§ **WHAT THE EXERCISE ASKS**
Retype, without alteration, each line from the line containing "Write the JSON" to the final line of the records.

§ **EXTRACTED DATA**
──────────────────────────────
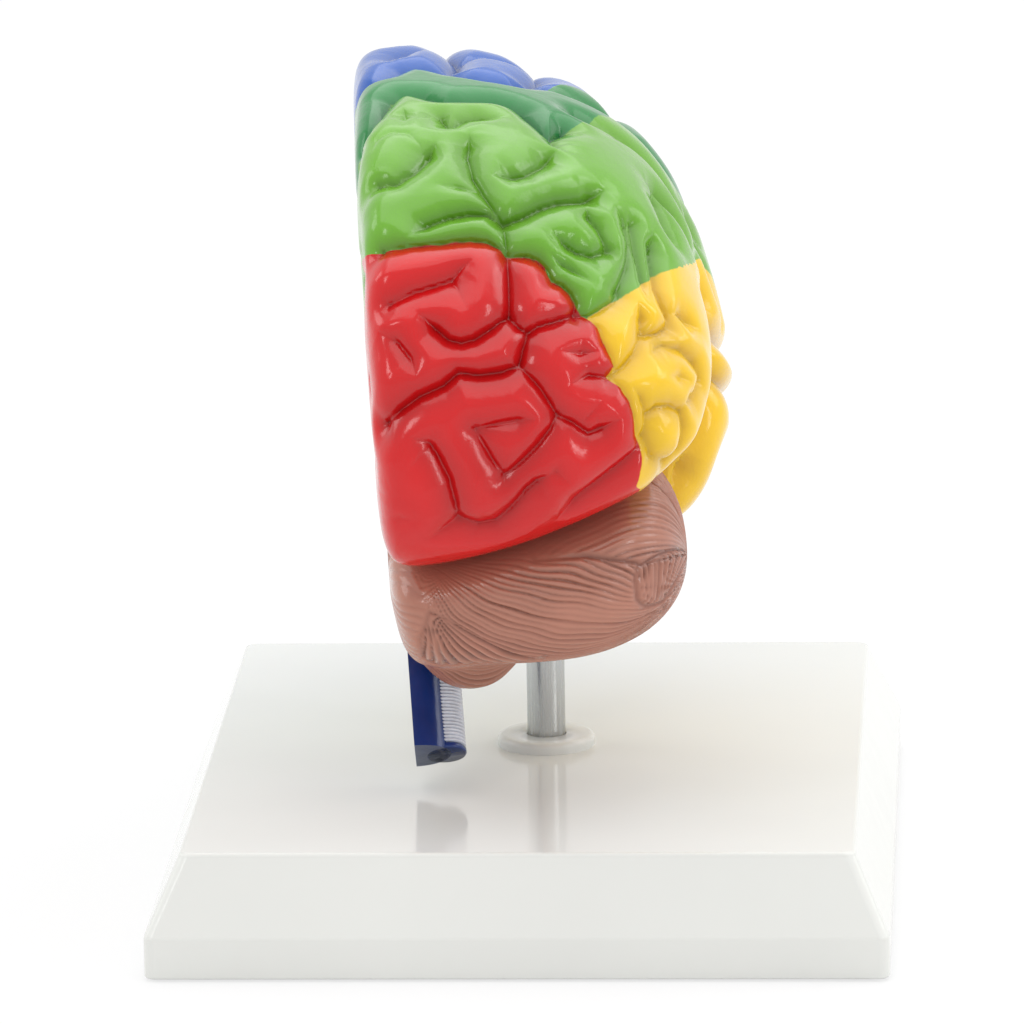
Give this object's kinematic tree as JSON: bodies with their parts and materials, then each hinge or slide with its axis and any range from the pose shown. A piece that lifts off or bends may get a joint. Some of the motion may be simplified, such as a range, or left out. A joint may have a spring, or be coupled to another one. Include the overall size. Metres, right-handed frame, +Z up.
{
  "type": "brain anatomy model",
  "caption": "Life-size right half of a brain, painted in lobe colours, that turns on a metal post above a white tapered stand.",
  "frame": {"origin": "centre of the stand's footprint, on the surface that its feet rest on", "axes": "+Z up along the post; +Y towards the front of the brain, the stand's long way; +X towards the outer side of the half brain"},
  "size_m": [0.1504, 0.1856, 0.1676],
  "materials": {
    "stand_white": "high gloss",
    "post_metal": "satin",
    "screw_metal": "zinc plated",
    "foot_rubber": "matte",
    "bush_plastic": "matte",
    "cerebrum_paint": "glossy lacquer over lobe colours",
    "cerebellum_paint": "glossy lacquer",
    "stem_paint": "glossy lacquer"
  },
  "bodies": {
    "stand": {"stand_base": "stand_white", "post": "post_metal", "post_collar": "stand_white", "post_screw": "screw_metal", "post_washer": "screw_metal", "foot_rear_inner": "foot_rubber", "foot_rear_outer": "foot_rubber", "foot_front_inner": "foot_rubber", "foot_front_outer": "foot_rubber"},
    "hemisphere": {"socket_bush": "bush_plastic", "cerebrum": "cerebrum_paint", "cerebellum": "cerebellum_paint", "brain_stem": "stem_paint"}
  },
  "joints": [
    {"name": "hemisphere_turn", "type": "hinge", "parent": "stand", "child": "hemisphere", "pos_m": [0.002, 0, 0.08], "axis": [0, 0, 1], "continuous": true}
  ]
}
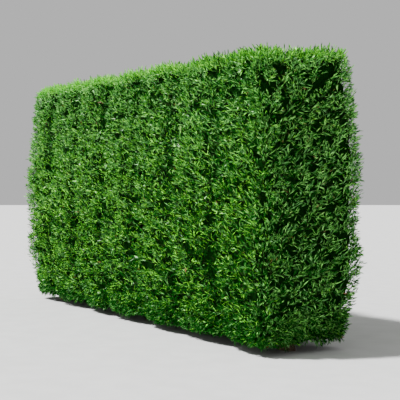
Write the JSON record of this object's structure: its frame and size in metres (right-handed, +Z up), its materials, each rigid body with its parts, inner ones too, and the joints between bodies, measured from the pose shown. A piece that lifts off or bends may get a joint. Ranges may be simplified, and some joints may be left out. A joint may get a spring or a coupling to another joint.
{
  "type": "clipped cypress hedge",
  "caption": "Long clipped hedge: a close row of cypresses grown into one rounded block of dense flat sprays, green to near the ground, with slim trunks standing inside.",
  "frame": {"origin": "ground level, in the middle of the flat cut under the middle tree's trunk", "axes": "+Z up, +X along the row towards its lower, nearer end, -Y out of the long face that the picture shows"},
  "size_m": [7.6956, 1.691, 4.0175],
  "materials": {
    "bark": "thin fibrous brown bark with long narrow furrows, matt",
    "foliage": "dense flat scale-leaf sprays, mid green over dark green, lime on the youngest tips, soft sheen"
  },
  "bodies": {
    "root": {"trunk_1": "bark", "crown_1": "foliage", "trunk_2": "bark", "crown_2": "foliage", "trunk_3": "bark", "crown_3": "foliage", "trunk_4": "bark", "crown_4": "foliage", "trunk_5": "bark", "crown_5": "foliage", "trunk_6": "bark", "crown_6": "foliage", "trunk_7": "bark", "crown_7": "foliage"}
  },
  "joints": []
}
──────────────────────────────
§ **ANSWER TO THE PROBLEM**
Write the JSON record of this object's structure: its frame and size in metres (right-handed, +Z up), its materials, each rigid body with its parts, inner ones too, and the joints between bodies, measured from the pose shown. A piece that lifts off or bends may get a joint. Ranges may be simplified, and some joints may be left out. A joint may get a spring or a coupling to another joint.
{
  "type": "clipped cypress hedge",
  "caption": "Long clipped hedge: a close row of cypresses grown into one rounded block of dense flat sprays, green to near the ground, with slim trunks standing inside.",
  "frame": {"origin": "ground level, in the middle of the flat cut under the middle tree's trunk", "axes": "+Z up, +X along the row towards its lower, nearer end, -Y out of the long face that the picture shows"},
  "size_m": [7.6956, 1.691, 4.0175],
  "materials": {
    "bark": "thin fibrous brown bark with long narrow furrows, matt",
    "foliage": "dense flat scale-leaf sprays, mid green over dark green, lime on the youngest tips, soft sheen"
  },
  "bodies": {
    "root": {"trunk_1": "bark", "crown_1": "foliage", "trunk_2": "bark", "crown_2": "foliage", "trunk_3": "bark", "crown_3": "foliage", "trunk_4": "bark", "crown_4": "foliage", "trunk_5": "bark", "crown_5": "foliage", "trunk_6": "bark", "crown_6": "foliage", "trunk_7": "bark", "crown_7": "foliage"}
  },
  "joints": []
}